Im April haben Sie mit “Sign of Hope” einen Song zur Corona-Krise veröffentlicht. Wie kam es dazu?

Als sich Ende März die Situation so dramatisch entwickelte, fand ich es berührend, was die Musik-Community auf die Beine gestellt hat. Es gab viele kleine Homekonzerte. Das alles war sehr inspirierend, und aus dem Gefühl heraus, was alles um uns herum passierte, ist der Song fast nebenbei entstanden. Irgendwann habe ich mich mit der Akustikgitarre hingesetzt und drauflosgespielt. “Sign of Hope” haben wir ganz ohne Marketingplan auf unsere Social-Media-Kanäle gestellt.

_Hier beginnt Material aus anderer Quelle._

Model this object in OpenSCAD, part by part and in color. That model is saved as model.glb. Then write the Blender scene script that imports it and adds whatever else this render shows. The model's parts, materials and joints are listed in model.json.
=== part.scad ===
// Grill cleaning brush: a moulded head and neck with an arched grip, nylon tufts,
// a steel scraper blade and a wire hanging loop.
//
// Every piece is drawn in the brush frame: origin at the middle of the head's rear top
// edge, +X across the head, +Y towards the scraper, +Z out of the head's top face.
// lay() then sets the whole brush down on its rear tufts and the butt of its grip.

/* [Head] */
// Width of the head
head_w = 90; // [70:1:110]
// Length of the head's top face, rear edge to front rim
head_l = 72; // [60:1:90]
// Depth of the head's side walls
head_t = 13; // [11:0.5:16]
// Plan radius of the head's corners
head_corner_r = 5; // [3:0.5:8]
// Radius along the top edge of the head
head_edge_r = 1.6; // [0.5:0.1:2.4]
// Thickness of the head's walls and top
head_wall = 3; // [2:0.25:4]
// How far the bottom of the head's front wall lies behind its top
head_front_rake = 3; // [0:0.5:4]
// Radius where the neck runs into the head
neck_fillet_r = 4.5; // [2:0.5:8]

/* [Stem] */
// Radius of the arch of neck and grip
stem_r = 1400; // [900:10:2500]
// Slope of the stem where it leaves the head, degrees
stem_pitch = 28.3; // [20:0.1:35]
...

Es war ein kleines Lebenszeichen von der Band an all unsere Fans mit der Hoffnung, dass es allen gut geht und wir alle gesund bleiben. Natürlich war der Song auch ein Dankeschön an all diejenigen, die an vorderster Front gegen das Virus kämpfen. Ärzte, Pflegepersonal und alle, die den Laden am Laufen halten. Die Einnahmen des Songs gehen an die gemeinnützige Organisation Musicares.

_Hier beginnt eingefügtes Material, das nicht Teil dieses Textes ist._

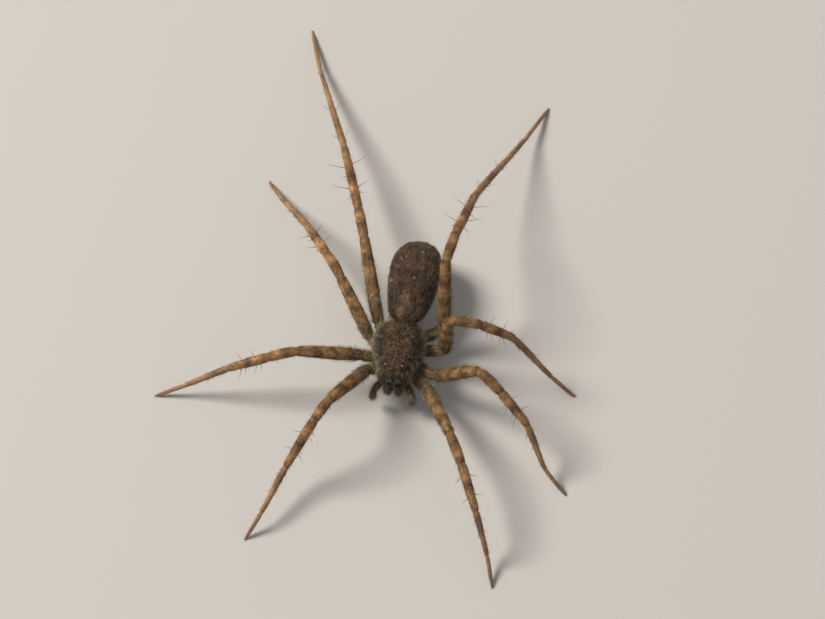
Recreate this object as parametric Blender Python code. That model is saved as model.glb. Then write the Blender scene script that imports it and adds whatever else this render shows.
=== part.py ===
"""A wolf spider at life size, standing on eight spread legs.

World: metres, +Z up, head towards -Y, the spider's left towards +X, feet on z = 0.
The shapes are worked out in millimetres, with the middle of the carapace above x = y = 0. The whole
spider then hangs from one empty, which sets the bottom centre of its box on the world's origin.
The solids reach to the tips of the coat. Neighbouring pieces keep a thin clear cut between them.
"""

import math
from bisect import bisect_right

import bmesh
import bpy
from mathutils import Vector

MM = 0.001
GAP = 0.05  # clear space between neighbouring pieces
SMOOTH_ANGLE = math.radians(50)

# Carapace: the shield over head and chest. Each stop is (y, value), front to back.
CARAPACE_FRONT = -2.05
CARAPACE_REAR = 1.95
CARAPACE_HALF_WIDTH = (
    (-2.05, 0.60), (-1.9, 0.78), (-1.6, 0.90), (-1.1, 1.04), (-0.5, 1.33),
    (0.2, 1.50), (0.8, 1.46), (1.4, 1.15), (1.75, 0.82), (1.95, 0.50),
)
CARAPACE_TOP = (
    (-2.05, 3.08), (-1.85, 3.26), (-1.4, 3.36), (-0.6, 3.38),
    (0.4, 3.34), (1.0, 3.12), (1.5, 2.72), (1.95, 2.25),
)
CARAPACE_RIM = ((-2.05, 2.32), (-1.2, 2.08), (0.0, 1.95), (1.95, 1.98))
CARAPACE_POWER = 2.2  # 2 is an ellipse, more is boxier

# Sternum: the underside of the chest, between the hips.
STERNUM_FRONT = -1.55
STERNUM_REAR = 1.50
STERNUM_HALF_WIDTH = ((-1.55, 0.35), (-1.2, 0.60), (-0.6, 0.88), (0.0, 0.98), (0.6, 0.95), (1.5, 0.40))
STERNUM_BOTTOM = ((-1.55, 1.75), (-1.1, 1.35), (-0.3, 1.20), (0.6, 1.22), (1.2, 1.40), (1.5, 1.70))
STERNUM_POWER = 3.0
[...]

Im November feiert “Wind of Change” seinen 30. Geburtstag. Wird der gebührend begangen?

Es sind jetzt über 30 Jahre, dass dieser Song entstanden ist. Diese Rockballade ist mittlerweile ein ewiger Klassiker geworden. Das wollten wir entsprechend würdigen. Für alle Menschen, denen “Wind of Change” auf der ganzen Welt emotional etwas bedeutet, erscheint ein Box-Set mit vielen Extras wie etwa einer russischen und einer spanischen Version des Songs, als besondere Überraschung sogar eines der allerersten Demos von “Wind of Change”, ein Originalstück aus der Berliner Mauer und außerdem ein richtig amtliches Buch, das nicht nur die Geschichte von “Wind of Change” erzählt, sondern auch die politischen Ereignisse dokumentiert, die 1989 zum Mauerfall geführt haben.